To address the high computational cost and heavy data dependency of Vision Transformers (ViTs) in visual tasks, this paper proposes NiNformer: a lightweight architecture that replaces standard self-attention layers with Network-in-Network (NiN) blocks. It introduces a learnable, element-wise dynamic gating mechanism driven by token mixing to enable efficient feature transformation. Unlike conventional ViTs, NiNformer abandons global attention and static MLP-based fusion, instead pioneering the integration of NiN-style hierarchical convolutional abstraction with token-mixing–driven gating. This design preserves strong representational capacity while drastically reducing FLOPs. Extensive experiments demonstrate that NiNformer consistently outperforms ViT, MLP-Mixer, and Conv-Mixer on mainstream image classification benchmarks—including ImageNet—achieving higher accuracy with significantly lower computational cost. The work establishes a novel, efficient paradigm for vision modeling grounded in architectural innovation rather than scale.

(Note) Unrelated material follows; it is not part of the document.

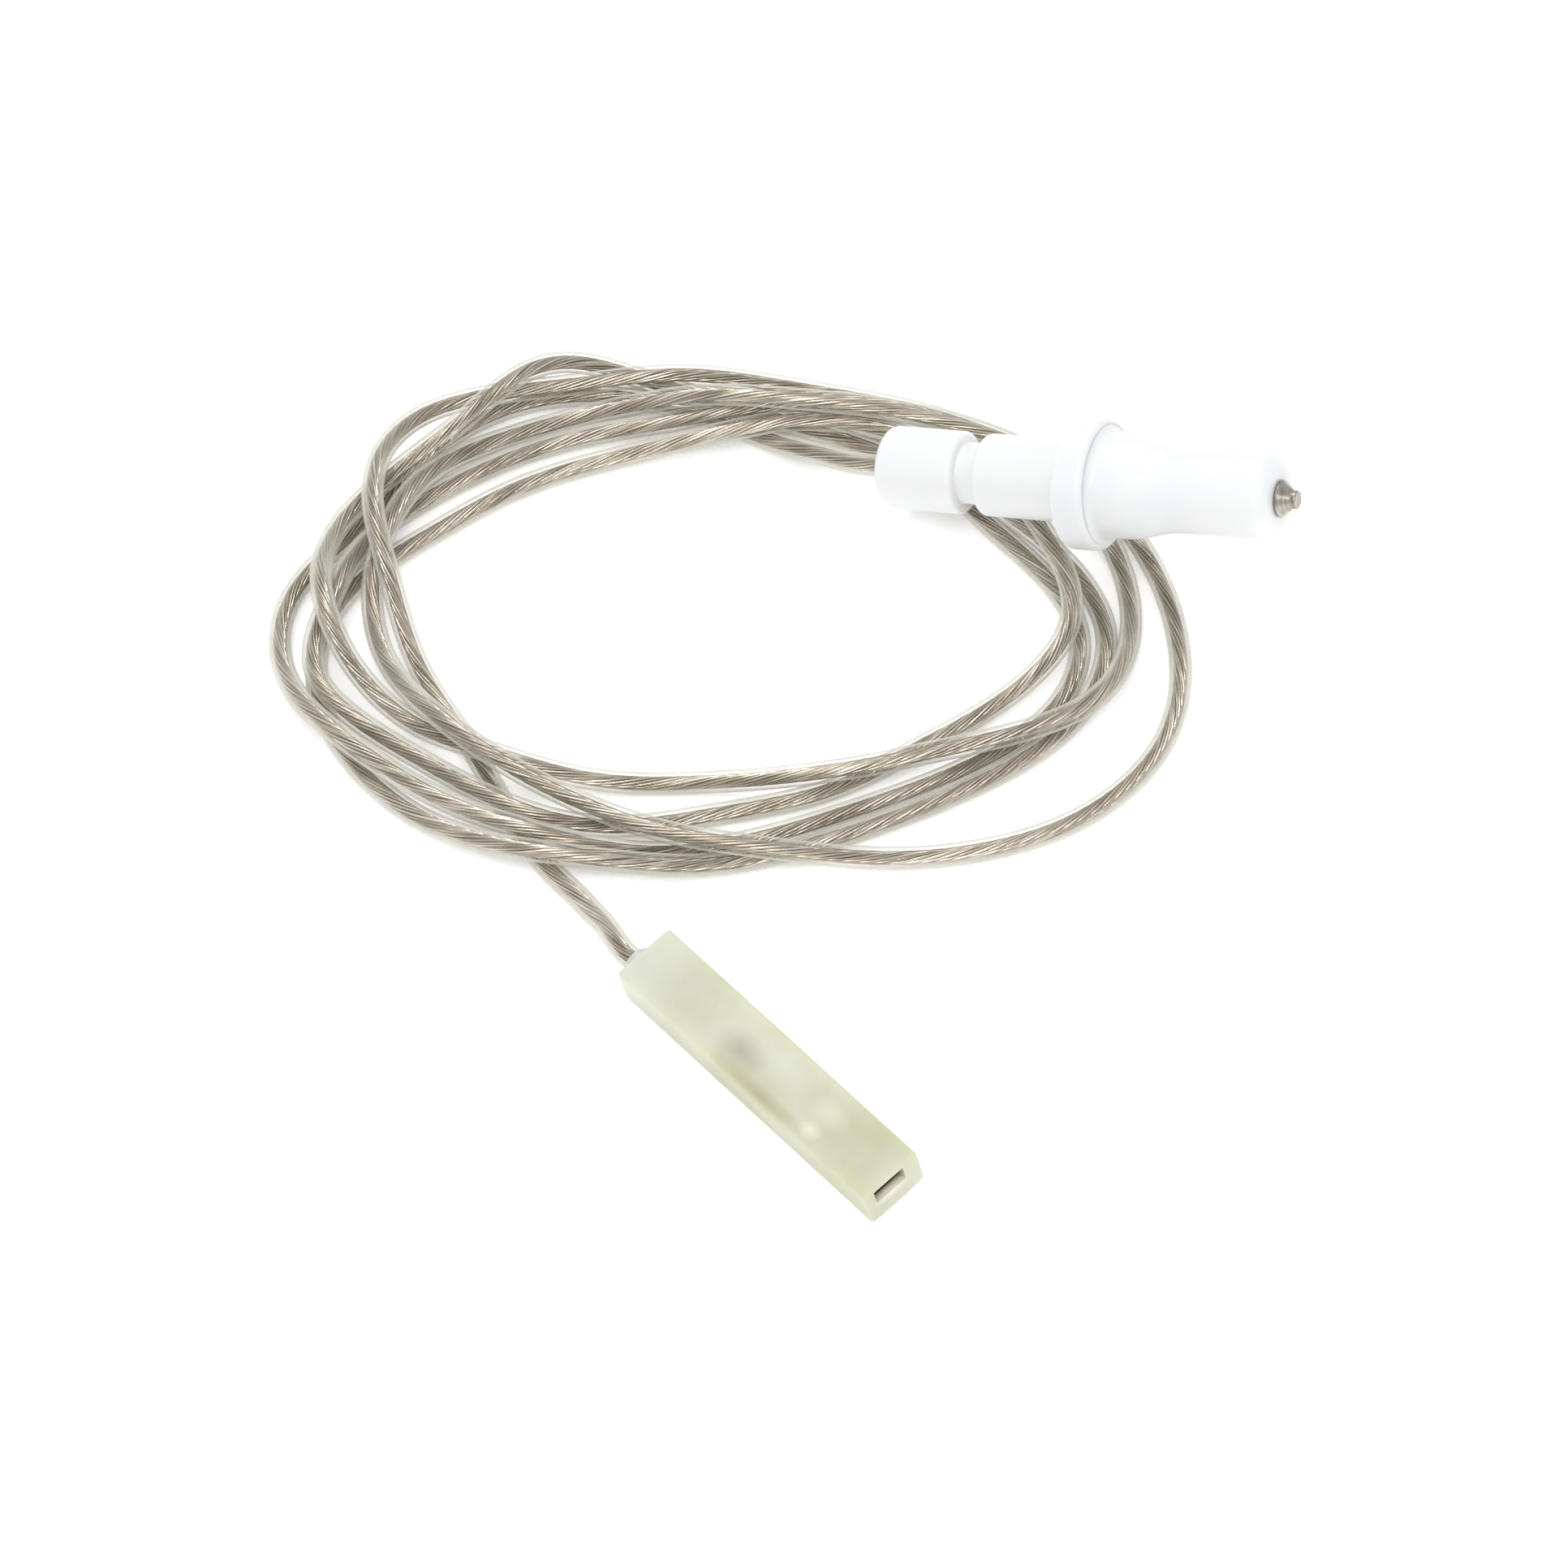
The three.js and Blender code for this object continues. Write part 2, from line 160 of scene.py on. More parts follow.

The attention mechanism is the primary component of the transformer architecture; it has led to significant advancements in deep learning spanning many domains and covering multiple tasks. In computer vision, the attention mechanism was first incorporated in the vision transformer (ViT), and then its usage has expanded into many tasks in the vision domain, such as classification, segmentation, object detection, and image generation. While the attention mechanism is very expressive and capable, it comes with the disadvantage of being computationally expensive and requiring datasets of considerable size for effective optimization. To address these shortcomings, many designs have been proposed in the literature to reduce the computational burden and alleviate the data size requirements. Examples of such attempts in the vision domain are the MLP-Mixer, the Conv-Mixer, the Perceiver-IO, and many more attempts with different sets of advantages and disadvantages. This paper introduces a new computational block as an alternative to the standard ViT block. The newly proposed block reduces the computational requirements by replacing the normal attention layers with a network in network structure, therefore enhancing the static approach of the MLP-Mixer with a dynamic learning of element-wise gating function generated by a token-mixing process. Extensive experimentation shows that the proposed design provides better performance than the baseline architectures on multiple datasets applied in the image classification task of the vision domain.